As militant Islam does its level best to discredit the religion, it's important to remember that there are other voices within the faith. One such is the Sufis, a branch of Islamic mystics who live islam (submission), iman (faith) and ishan (awareness of G-d, "to act beautifully"). Idries Shah was certainly one such individual, and this story comes from him in the April 1978 issue of Human Nature magazine. As "The Wisdom of Sufic Jokes" notes:
"Instead of presenting a body of thought in which one must believe certain things and reject others, Sufis try to provoke the experience in a person. Why provoke or develop experience instead of teaching dogmatic principles or processes? The Sufis assert that knowledge comes before ritual. Rituals may become outworn, may not function as intended when practiced by communities for which they were not designed. If rituals and practices are, as Sufis believe them to be, specially developed psychological methods, only those who have the knowledge that lies behind them can confirm whether historically notable ones are still functional. Hence priority is given to knowledge and understanding over feeling or belief."Of course, we have a joke to illustrate:
"There was once a small boy who banged a drum all day and loved every moment of it. He would not be quiet, no matter what anyone else said or did. Various people who called themselves Sufis, and other well-wishers, were called in by neighbors and asked to do something about the child.We've had excellent responses to this before, so use the comments section and tell us: what is inside this joke?The first so-called Sufi told the boy that he would, if he continued to make so much noise, perforate his eardrums; this reasoning was too advanced for the child, who was neither a scientist nor a scholar. The second told him that drum beating was a sacred activity and should be carried out only on special occasions. The third offered the neighbors plugs for their ears; the fourth gave the boy a book; the fifth gave the neighbors books that described a method of controlling anger through biofeedback; the sixth gave the boy meditation exercises to make him placid and explained that all reality was imagination. Like all placebos, each of these remedies worked for a short while, but none worked for very long.
Eventually, a real Sufi came along. He looked at the situation, handed the boy a hammer and chisel, and said, "I wonder what is INSIDE the drum?"








Only the last Sufi understood that the kid would act on his own motivations, not those of the stuffy grownups around him.
Whenever possible, you must speak to people in thier own language.
And the converse, from Chaim Potok,
"You must listen when someone is trying to tell you something"
Very true in both cases.
As noted in the blog post, I also see a link to religious ritual, a "noisy" activity that serves an easily understood function, and may be taken to a point where the neighbours are annoyed. The Sufis focus, instead, on the understanding INSIDE the practice. It's the real secret behind religious practices' effectiveness, just as it's the "empty, unseen" space in the drum that creates the sound. By focusing the punchline on what's INSIDE the drum, the story is implicitly asking for religious ritual to be broken in order to get at what's inside. This will enlighten, and also prevent any further annoyance to the neighbours.
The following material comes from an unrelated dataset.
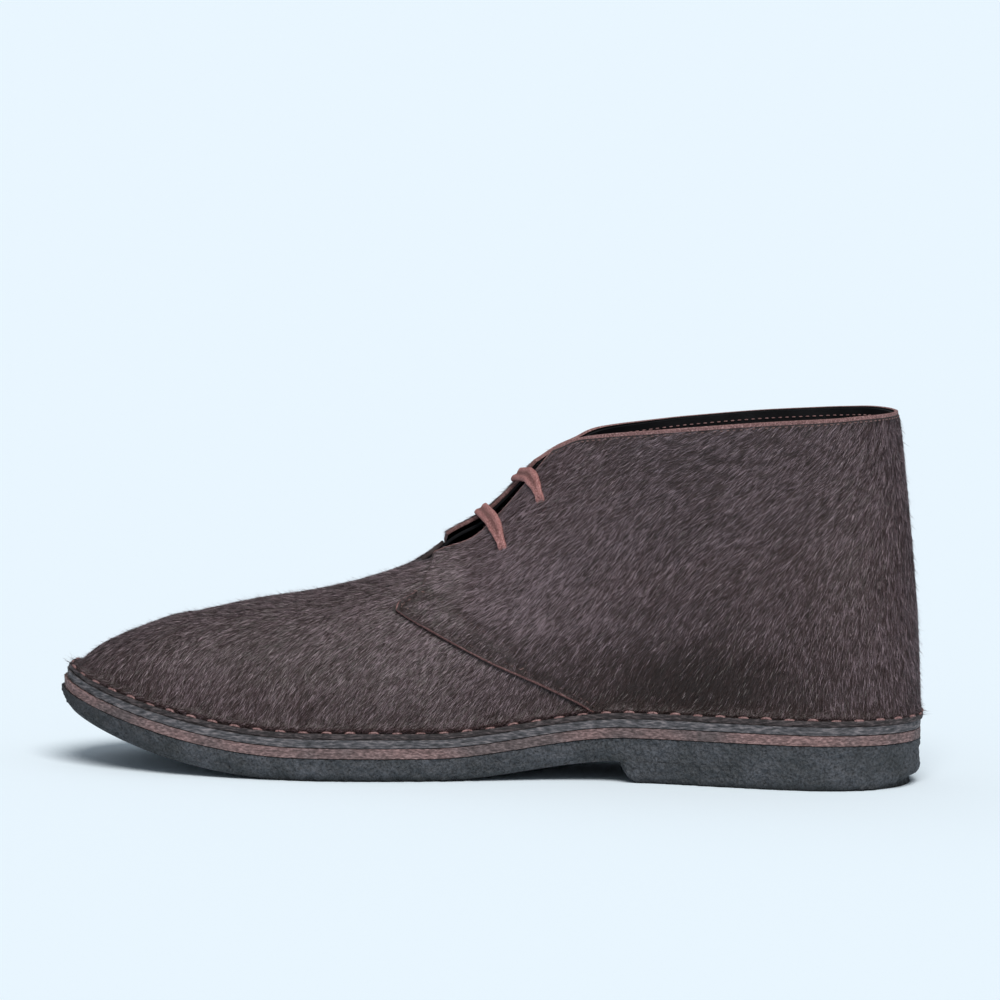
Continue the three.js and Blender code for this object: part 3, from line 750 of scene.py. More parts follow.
def punch(outer, inner, faces, holes, radius):
    """Opens round holes: triangles near an axis go, and the points left round it are
    moved out to the radius."""
    for centre, axis in holes:
        def flat(points):
            offset = points - centre
            height = offset @ axis
            return offset - height[:, None] * axis, height

        level, height = flat(outer)
        out = np.linalg.norm(level, axis=1)
        near = np.abs(height) < 5
        inside = near & (out < 0.75 * radius)
        faces = faces[~inside[faces].any(1)]
        ring = np.unique(border(faces))
        ring = ring[near[ring] & (out[ring] < 1.5 * radius)]
        ease = np.flatnonzero(near & (out > 0.5 * radius) & (out < 1.6 * radius))
        new = radius + (out[ease] - 0.75 * radius) * 0.6 / 0.85
        moved = dict(zip(ease, new))
        target = out.copy()
        target[list(moved)] = list(moved.values())
        target[ring] = radius
        picks = np.union1d(ease, ring)
        for points in (outer, inner):
            side, _ = flat(points)
            length = np.maximum(np.linalg.norm(side, axis=1), 1e-6)
            points[picks] += side[picks] * (target[picks] / length[picks] - 1)[:, None]
    return outer, inner, faces


def shell(outer, inner, faces, bulge=0.15, holes=(), radius=0.0, frayed=False):
    """A closed sheet from two grids that share their faces. Its rim has a middle line
    pushed out by bulge. Picks are 0 outside, 1 on the rim and 2 inside, and a frayed
    sheet's outer triangles at the rim are 1 too."""
    same = weld(outer)
    faces = same[faces]
    real = (faces[:, 0] != faces[:, 1]) & (faces[:, 1] != faces[:, 2]) & (faces[:, 2] != faces[:, 0])
    outer, inner, faces = punch(outer.copy(), inner[same], faces[real], holes, radius)
    edges = border(faces)
    count = len(outer)
    normal = outward(outer, faces)
    a, b = edges.T
    side = np.cross(outer[b] - outer[a], normal[a])
    push = np.zeros_like(outer)
    np.add.at(push, a, side)
    np.add.at(push, b, side)
    push /= np.maximum(np.linalg.norm(push, axis=1, keepdims=True), 1e-9)
    middle = (outer + inner) / 2 + bulge * push
    rim = []
    for shift in (0, 1):
        first, second = (0, 2 * count) if shift == 0 else (2 * count, count)
        rim.append(np.stack([b + first, a + first, a + second], 1))
        rim.append(np.stack([b + first, a + second, b + second], 1))
    rim = np.concatenate(rim)
    points = np.concatenate([outer, inner, middle])
    everything = np.concatenate([faces, rim, faces[:, ::-1] + count])
    picks = np.repeat([0, 1, 2], [len(faces), len(rim), len(faces)])
    if frayed:
        picks[: len(faces)] = np.isin(faces, edges).any(1)
    return points, everything, picks


# %% [markdown]
# The quarters run in one piece from the inner side round the heel to the outer side, and
# lie on the vamp. Each panel is a sheet with its own outer and inner face, so that the
# pale cut edge shows its real thickness, and the eyelets are punched through it.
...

Idries Shah then takes the story to a different level than that...
IS: "The subjective self, which is made up of part ordinary human training, part instinct, and part obsession or conditioning may answer well enough for many purposes, but it must be possible to set aside that self in order to get to the real thing. Sufi teaching often has to resort to indirect methods in order to eliminate the destructive effect of those activities that give great pleasure to the individual but actually inhibit his potential -- as well as annoy everyone else around.
Incidentally, a lot of diversionary activity such as musical assemblies, dressing up, and incantations -- well but erroneously know in the West and among ignorant people in the East as "spiritual" or "esoteric" -- originates in attempts to satisfy the demand for "real mysticism" by unsuitable people (or by suitable people who are thinking wrongly). Sometimes the only shortcoming is that they lack the right information."
This kind of mutlilayered meaning is entirely typical of Sufi stories, and all lessons derived from it are useful lessons. There is no "one valid" interpretation - the story is setting up a paradox to create thinking and enlightenment in the listener, and succeeds by working on a number of levels.
My reaction was that some adult should simply have taken his drum away. A good spanking would have helped too. But if no one is willing to discipline or control the child then it makes sense to trick the child into doing something that removes the source of irritation.
I'm skeptical of the idea that studying Sufism or other mystical schools of thought will make one wiser.
Since the child is actually a metaphorical stand-in for adults like you and me, "taking the drum away and giving him a spanking" probably isn't a good meme to encourage. All kinds of complications there, and of course there's no enlightenment value either.
As for whether studying mystical schools of thought makes one wiser, the answer is surprisingly prosaic: it will if you want it to, won't if you don't.
There is another significance to the surprising punchline. Taking a hammmer and chisel to a drum to look inside it is the last thing that would occur to a person to do in the course of "ordinary" experience or as part of the "ordinary" understanding of things. Taking the truly extraordinary step, which perhaps only a learned mentor can suggest, is what leads to a new level of understanding, or a new awareness of what is possible.